If the party is not cooperating with the Court by furnishing the details sought for, the Court has no other option but to dismiss the Application. In view of the subsequent developments, after the return of the Requisition from the Court by the Expert, the Trial Court is perfectly justified to close the Application when the plaintiff did not cooperate to produce the additional documents required and endorsed that the Application is not pressed. Further, the Application was not pressed by the plaintiff herself, and it is the plaintiff herself who is blaming the Court in the Appeal.

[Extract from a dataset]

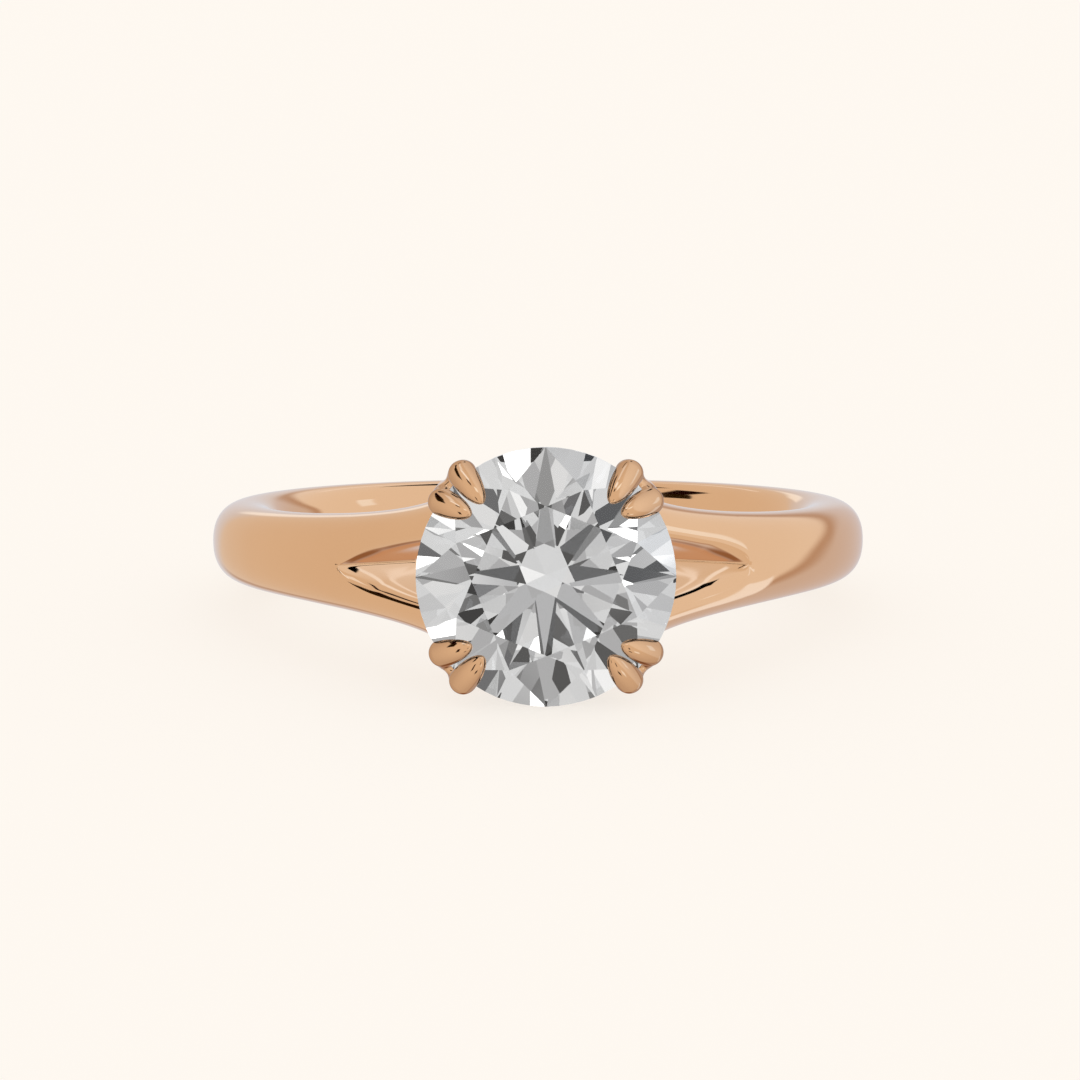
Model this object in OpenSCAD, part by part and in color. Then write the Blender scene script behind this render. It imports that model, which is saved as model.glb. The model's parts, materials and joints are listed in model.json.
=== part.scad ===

After withdrawing an application by the plaintiff before the Trial Court, the plaintiff cannot file an appeal complaining that the Court illegally closed the said Application. 14. I hold that the finding of the Trial Court, as well as the First Appellate Court, that Ext.B1 is proved in accordance with Section 63 of the Indian Succession Act and Section 68 of the Indian Evidence Act is fully justified. 15. I do not find any grounds or reason to interfere with the judgment and decree passed by the Trial Court, which is confirmed by the First Appellate Court. No substantial question of law arises in the matter. Accordingly, the Regular Second Appeal is dismissed.